石清水放生会


データ番号089_2
作者名江馬務(えまつとむ)
解説放生会は仏教の教理に基づき捕へし生物を放つことをいひ、むかし養老年間(ようろうねんかん)異国来冠彼我死傷多かりし時、宇佐の神顕れて宜しく放生せよとの託宣ありしよりこの祭を行ひしを、石清水八幡(いわしみずはちまん)之に倣ひ円融天皇延久二年(えんきゅうにねん)此の社の放生会を興しぬ。古は八月中秋なりしを、今は一と月遅れて行はる。
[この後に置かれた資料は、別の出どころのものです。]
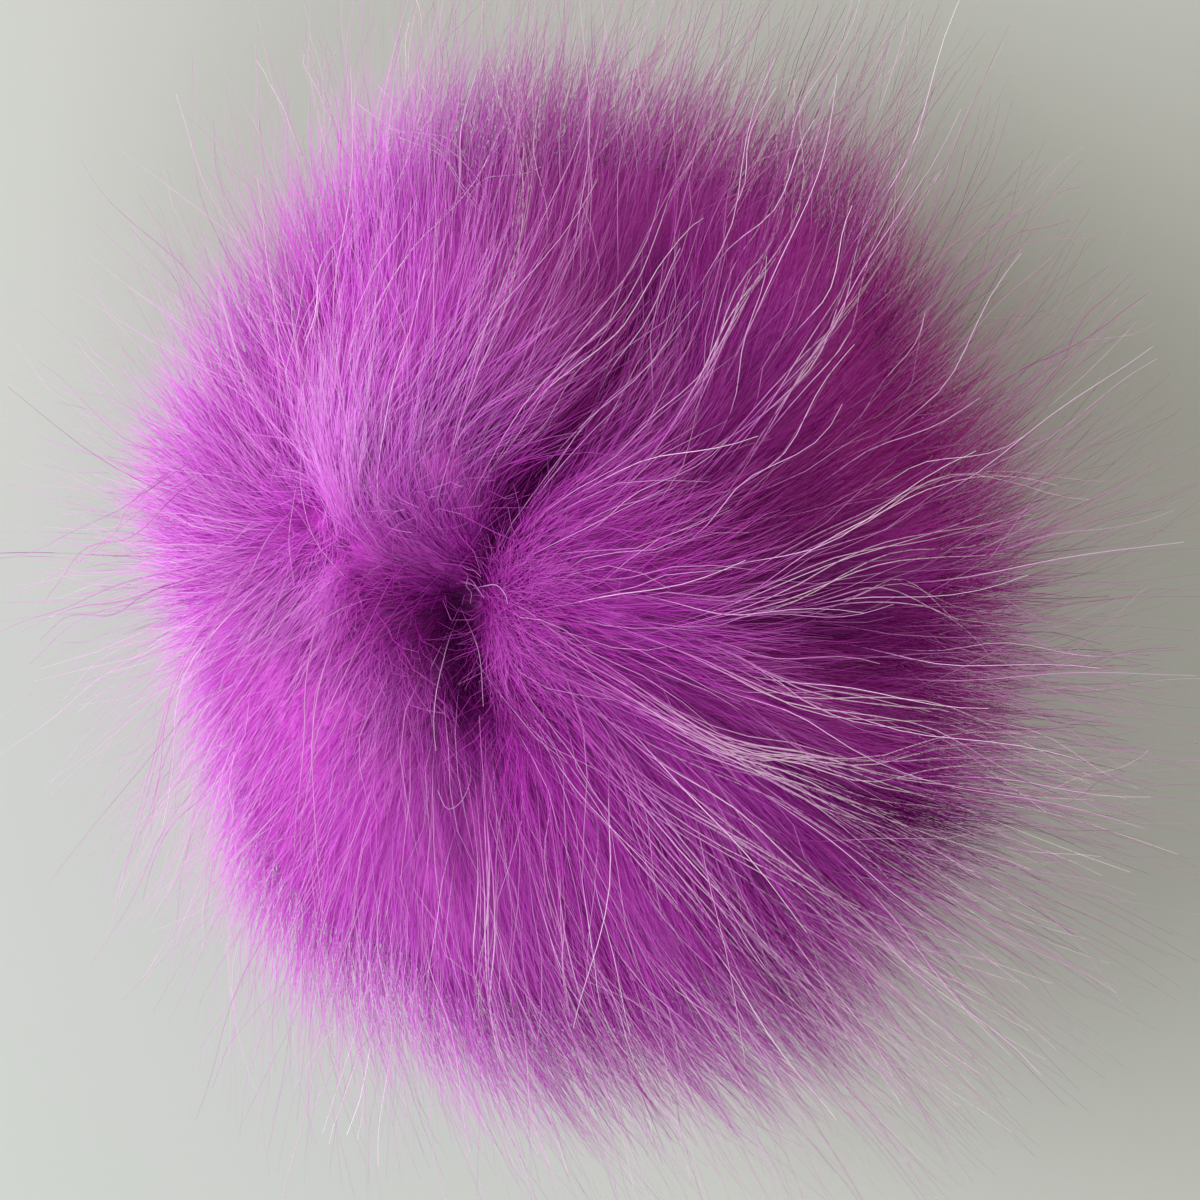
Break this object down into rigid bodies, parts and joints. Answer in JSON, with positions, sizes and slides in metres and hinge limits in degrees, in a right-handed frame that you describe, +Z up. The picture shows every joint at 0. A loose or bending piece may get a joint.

午前一時といふに三の鳳輦は上郷参議次将代御下の官人の供奉にて、道楽を奏しつつ山下頓宮に神幸あり。ここにて官幣神饌を供へ楽を奏し、宮司の祝詞朗読あり。神威まことに迫るを覚ゆ。午後五時更に列を整へて山上に還幸。その儀礼一に行幸に準ず。古は魚を放生川に鳥を男山に放つことありしも今は絶ゆ。ただ行粧目もあやに長列甫々として昔ながらに執行せられ、拝観者多く賀茂祭に対比して南祭の名は今も昔とかはらぬを見るはうれし。